4 Growth Stocks to Buy and Hold Forever

Which is better: growth stocks or value stocks? Well, over the last 20 years, the answer is pretty clear — growth stocks.

Simply compare the nearly 20-year performance of the Vanguard Growth ETF and the Vanguard Value ETF. A $10,000 investment in the value ETF would have grown to almost $46,000 today. That’s not too shabby — but it doesn’t hold a candle to a $10,000 investment in the growth ETF, which would be worth over $68,000.

So, where should investors look for long-term buy-and-hold growth stocks? Well, here are four worth considering.

1. Adobe
First up is Adobe (ADBE), the maker of iconic software titles such as Photoshop, Illustrator, and Adobe Acrobat.

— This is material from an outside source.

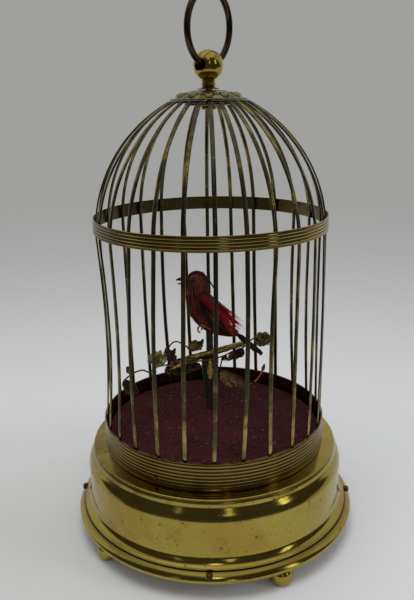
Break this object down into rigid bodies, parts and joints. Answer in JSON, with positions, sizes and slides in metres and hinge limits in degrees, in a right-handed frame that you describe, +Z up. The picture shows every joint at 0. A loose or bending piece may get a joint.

The company, which is valued at $252 billion, is already a megacap stock and America’s 24th largest company by market cap. However, what should appeal to investors are its healthy fundamentals.

In its most recent quarter (the three months ending on Sept. 1), Adobe reported stellar results. Highlights included:

  • The company earned $4.9 billion in revenue, up 10% from a year earlier.
  • Diluted earnings per share (EPS) increased to $3.05, up 26% year over year.
  • Operating margin grew from 33% to 35%.

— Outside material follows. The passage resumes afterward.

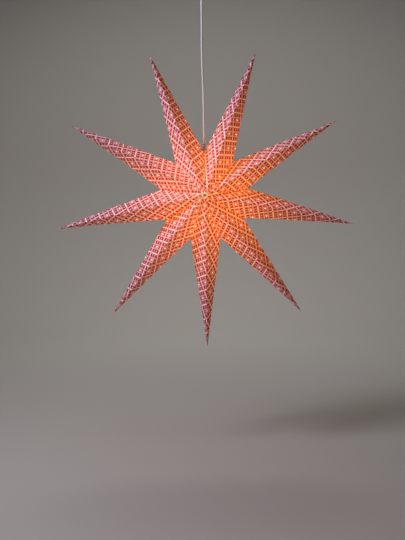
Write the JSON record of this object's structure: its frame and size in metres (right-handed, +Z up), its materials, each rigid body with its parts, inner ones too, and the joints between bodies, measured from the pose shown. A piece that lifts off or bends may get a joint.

What’s behind the great numbers? In part, it’s Adobe’s innovative use of artificial intelligence (AI). The company has quickly integrated AI-enabled features into some of its software offerings, such as generative text, image creation, and visual editing.

These new features will likely ensure that Adobe software will remain the best-of-breed choice for creative professionals. And that means growth-oriented investors would be wise to buy and hold Adobe shares.

2. Shopify
Next up is Shopify (SHOP), the Canadian e-commerce platform.

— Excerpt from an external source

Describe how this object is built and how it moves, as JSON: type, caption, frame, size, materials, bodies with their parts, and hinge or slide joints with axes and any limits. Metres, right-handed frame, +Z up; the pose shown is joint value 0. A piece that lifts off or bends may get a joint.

Let me be clear: Shopify stock isn’t for every investor. Shares are extremely volatile and plunged nearly 75% in calendar year 2022. That said, Shopify stock remains worth considering — if you’re willing to buy and hold.

That’s because the company is still early in its life cycle and is focused on growth — and lots of it. Indeed, as of its most recent quarter (the three months ending on June 30), Shopify reported $1.7 billion in revenue, an increase of 31%. That rate of revenue growth is hard to find and difficult to sustain, but the company still expects sales growth of around 25% through the end of this year.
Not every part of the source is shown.